* BEGIN GIVEN RECORDS *

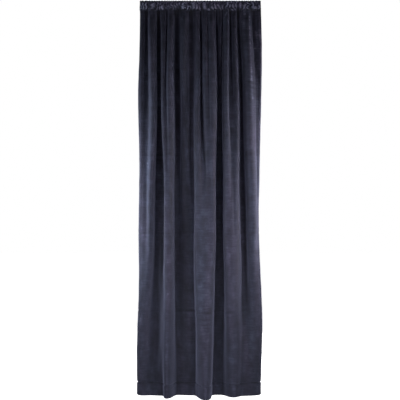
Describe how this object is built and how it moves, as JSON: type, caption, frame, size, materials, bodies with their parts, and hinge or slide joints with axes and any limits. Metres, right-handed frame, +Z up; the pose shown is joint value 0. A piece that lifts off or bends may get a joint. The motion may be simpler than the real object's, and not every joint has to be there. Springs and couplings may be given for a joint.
{
  "type": "gathered velvet curtain panel",
  "caption": "Dark navy velvet curtain panel, drawn up along a narrow gathered heading and hanging in soft uneven folds that merge towards a deep hem.",
  "frame": {"origin": "middle of the heading's top edge, on the line of the rail that holds the curtain", "axes": "+Z up along the drop, +X to the right across the curtain as seen from the front, -Y out of its face towards the room"},
  "size_m": [0.8051, 0.1945, 2.5041],
  "materials": {
    "heading_velvet": "gathered navy velvet, soft sheen",
    "panel_velvet": "navy velvet with a short uneven pile, soft sheen"
  },
  "bodies": {
    "root": {"heading": "heading_velvet", "panel": "panel_velvet"}
  },
  "joints": []
}
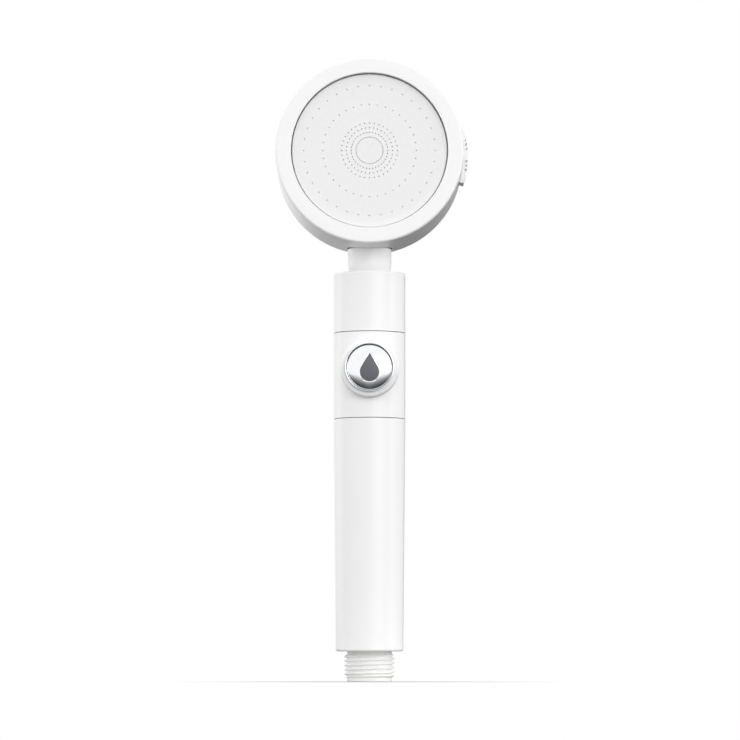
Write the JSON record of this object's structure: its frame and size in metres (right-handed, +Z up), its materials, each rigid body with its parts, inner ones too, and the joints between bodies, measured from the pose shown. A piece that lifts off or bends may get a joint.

* END GIVEN RECORDS *

DIRECTIONS FOR THIS TASK. Give the records above again, word for word.

THE COMPLETED TASK.
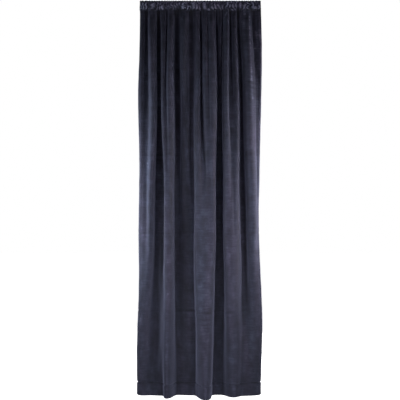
Describe how this object is built and how it moves, as JSON: type, caption, frame, size, materials, bodies with their parts, and hinge or slide joints with axes and any limits. Metres, right-handed frame, +Z up; the pose shown is joint value 0. A piece that lifts off or bends may get a joint. The motion may be simpler than the real object's, and not every joint has to be there. Springs and couplings may be given for a joint.
{
  "type": "gathered velvet curtain panel",
  "caption": "Dark navy velvet curtain panel, drawn up along a narrow gathered heading and hanging in soft uneven folds that merge towards a deep hem.",
  "frame": {"origin": "middle of the heading's top edge, on the line of the rail that holds the curtain", "axes": "+Z up along the drop, +X to the right across the curtain as seen from the front, -Y out of its face towards the room"},
  "size_m": [0.8051, 0.1945, 2.5041],
  "materials": {
    "heading_velvet": "gathered navy velvet, soft sheen",
    "panel_velvet": "navy velvet with a short uneven pile, soft sheen"
  },
  "bodies": {
    "root": {"heading": "heading_velvet", "panel": "panel_velvet"}
  },
  "joints": []
}
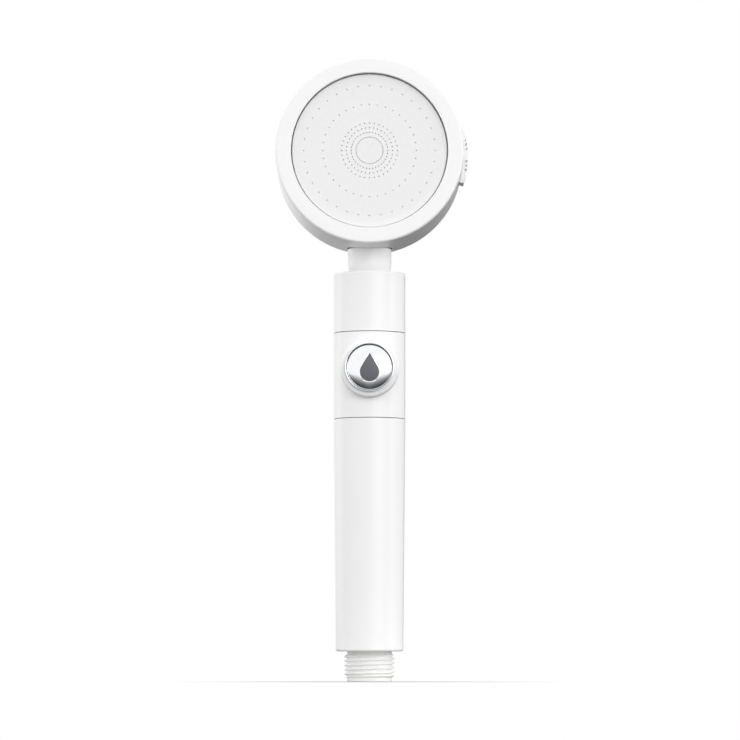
Write the JSON record of this object's structure: its frame and size in metres (right-handed, +Z up), its materials, each rigid body with its parts, inner ones too, and the joints between bodies, measured from the pose shown. A piece that lifts off or bends may get a joint.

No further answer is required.